“In a previously unreported interview, Khalil also told Reason about his life story. “I was born in a refugee camp in southern Damascus. My grandparents were ethnically cleansed from Palestine in 1948,” he said. “They stayed in the closest camp to Palestine, and they lived and died in that refugee camp.”
As Syria fell into civil war, Khalil moved to neighboring Lebanon. He worked as a local manager for two British government programs, the Chevening Scholarship and the Conflict, Stability, and Security Fund, according to his LinkedIn profile. In 2023, he enrolled in a master’s program at Columbia’s School of International Public Affairs.
Khalil told Reason that he was not worried about the political repercussions of being such a high-profile activist, because he wasn’t planning to go back to Lebanon and Syria. Nor was he worried about how it would affect his career prospects in America, because “I wouldn’t work for an institution that doesn’t value Palestinian lives.

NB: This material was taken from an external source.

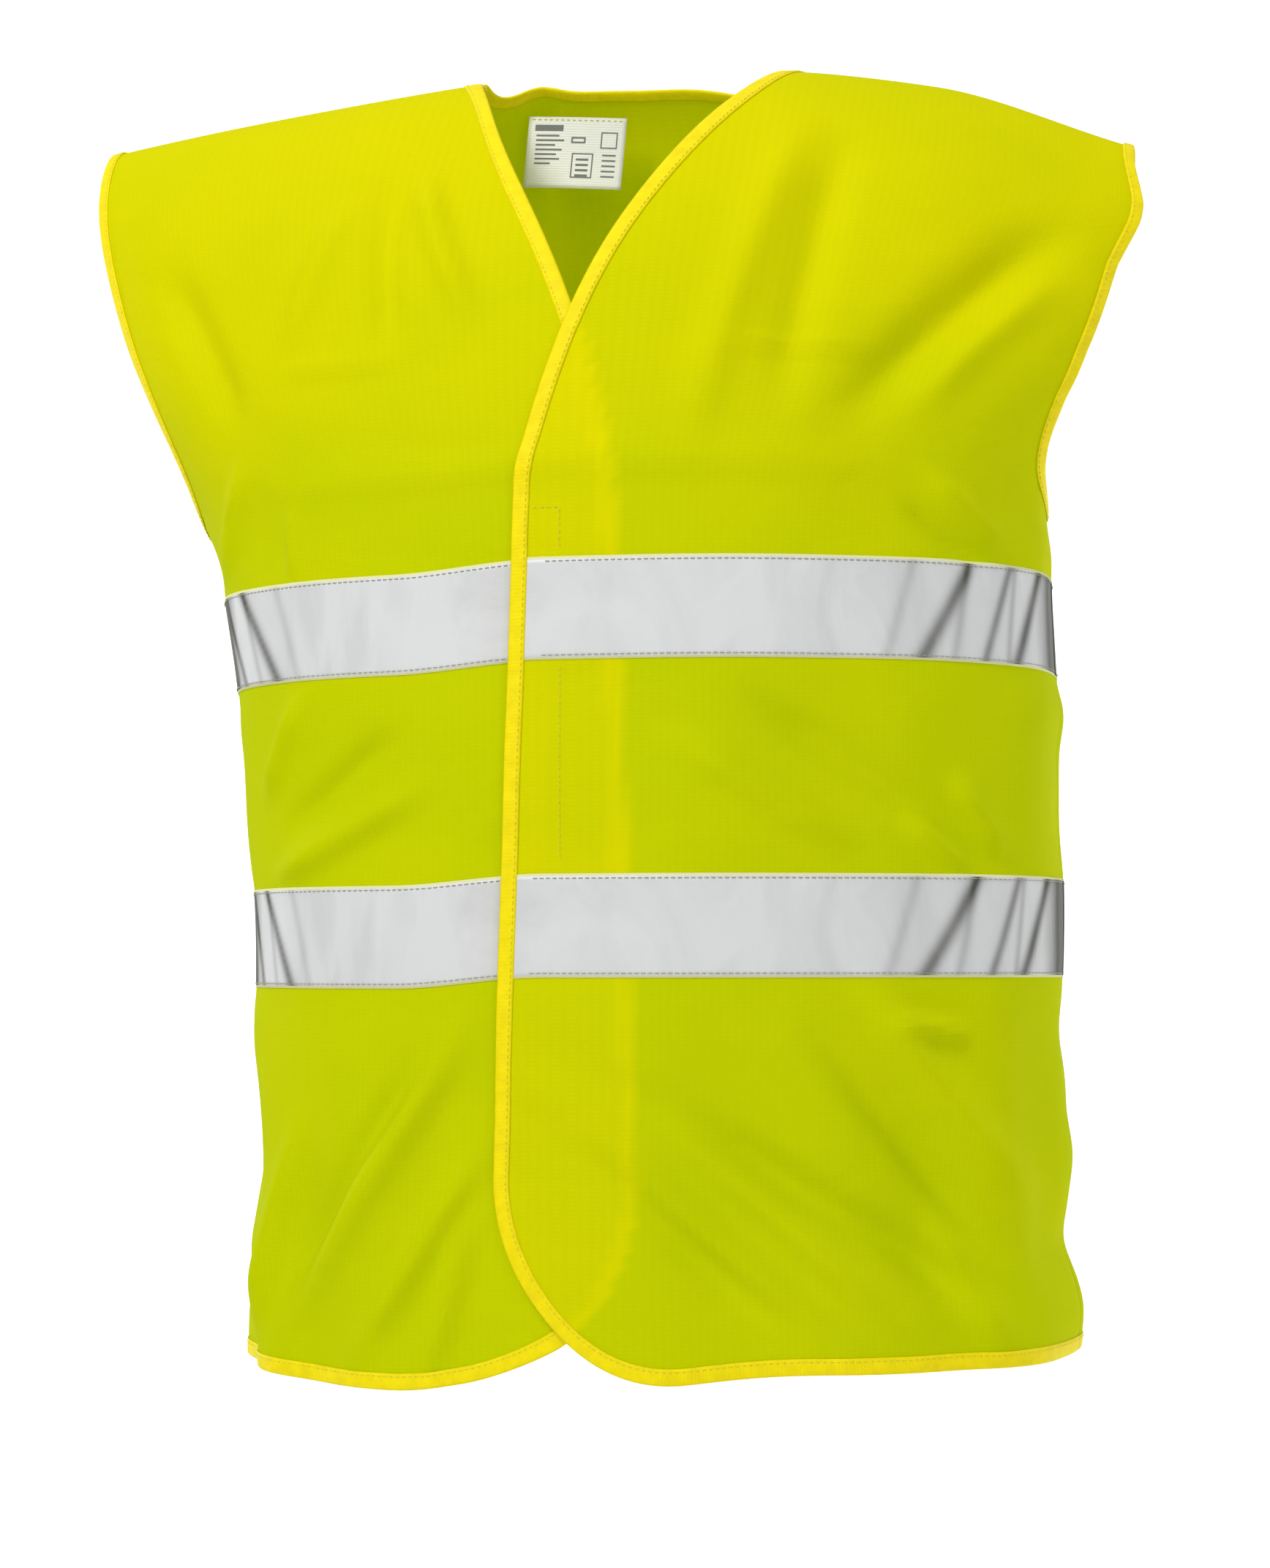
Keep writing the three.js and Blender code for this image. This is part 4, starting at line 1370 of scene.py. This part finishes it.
def make_stitches(name, look, lines):
    """Rows of stitches: short bowed threads whose ends dip in. A line is (points, out)."""
    sizes = bpy.context.scene.vest_sizes
    pitch, radius = sizes.stitch_pitch / MM, sizes.thread_radius / MM
    whole = bmesh.new()
    for points, out in lines:
        run = run_of(points)
        count = max(1, int(run[-1] / pitch))
        bm = bmesh.new()
        bmesh.ops.create_grid(bm, x_segments=5, y_segments=4 * count - 1, size=0.5)
        rings = 4 * count - 1
        flat = np.array([v.co[:2] for v in bm.verts]) + 0.5
        ring = np.rint(flat[:, 1] * rings).astype(int)
        turn = -2 * math.pi * flat[:, 0]
        part = ring % 4
        at = ((ring // 4) + np.array([0.08, 0.3, 0.62, 0.84])[part]) * run[-1] / count
        centre = np.stack([np.interp(at, run, points[:, k]) for k in range(3)], axis=-1)
        up = unit(np.stack([np.interp(at, run, out[:, k]) for k in range(3)], axis=-1))
        ahead = unit(
            np.stack([np.interp(at, run, np.gradient(points[:, k], run)) for k in range(3)], axis=-1)
        )
        across = np.cross(ahead, up)
        bow = np.array([-0.22, 0.16, 0.16, -0.22])[part]
        thick = radius * np.array([0.8, 1.0, 1.0, 0.8])[part]
        threads = centre + up * (
            bow + thick * np.cos(turn)
        )[:, None] + across * (thick * np.sin(turn))[:, None]
        for vertex, point in zip(bm.verts, threads * MM):
            vertex.co = point
        bm.verts.ensure_lookup_table()
        gaps = [f for f in bm.faces if len({ring[v.index] // 4 for v in f.verts}) > 1]
        bmesh.ops.delete(bm, geom=gaps, context="FACES_ONLY")
        bmesh.ops.remove_doubles(bm, verts=bm.verts, dist=1e-6)
        part_mesh = bpy.data.meshes.new("stitch_row")
        bm.to_mesh(part_mesh)
        bm.free()
        whole.from_mesh(part_mesh)
        bpy.data.meshes.remove(part_mesh)
    bmesh.ops.recalc_face_normals(whole, faces=whole.faces)
    return add_object(name, whole, look)


def binding_stitch_line(path, side=0):
    """The row of stitches near the binding's inner edge, on the outside."""
    edge, inward, out = path_frame(path, side)
    width = bpy.context.scene.vest_sizes.binding_width / MM
    return edge + inward * (width - 1.6) + out * (BINDING_FACE - 0.25), out


class VEST_OT_bindings(bpy.types.Operator):
    """Makes the bindings over the front edges, neckline, hem and armholes, with their stitching"""

    bl_idname = "vest.bindings"
    bl_label = "Bindings"

    def execute(self, context):
        for name, side in SIDES.items():
            edge = make_binding(f"{name}_edge_binding", edge_path(side), side)
            stitches = make_stitches(
                f"{name}_edge_stitching", "thread", [binding_stitch_line(edge_path(side), side)]
            )
            ride_front(edge, side)
            ride_front(stitches, side)
            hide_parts(f"{name}_front_binding")
            armhole = make_binding(f"{name}_armhole_edge", armhole_path(side))
            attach(armhole, "vest")
            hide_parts(f"{name}_armhole_binding")
        nape = make_binding("nape_binding", nape_path())
        hem = make_binding("back_hem_binding", hem_path())
        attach(nape, "vest")
        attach(hem, "vest")
        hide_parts("neck_binding")
        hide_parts("hem_binding")
        paths = [nape_path(), hem_path(), armhole_path(LEFT), armhole_path(RIGHT)]
        stitches = make_stitches("back_edge_stitching", "thread", [binding_stitch_line(p) for p in paths])
        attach(stitches, "vest")
        return {"FINISHED"}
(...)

So if they don’t want to employ someone who is standing for Palestine, that’s my gain,” he said.
The prospect that he might be arrested by the U.S. government seemed so remote that it didn’t come up.
It’s not clear exactly which legal authorities the Trump administration used to revoke Khalil’s green card, nor how that will hold up in court. The Department of Homeland Security did not immediately respond to a request for comment.”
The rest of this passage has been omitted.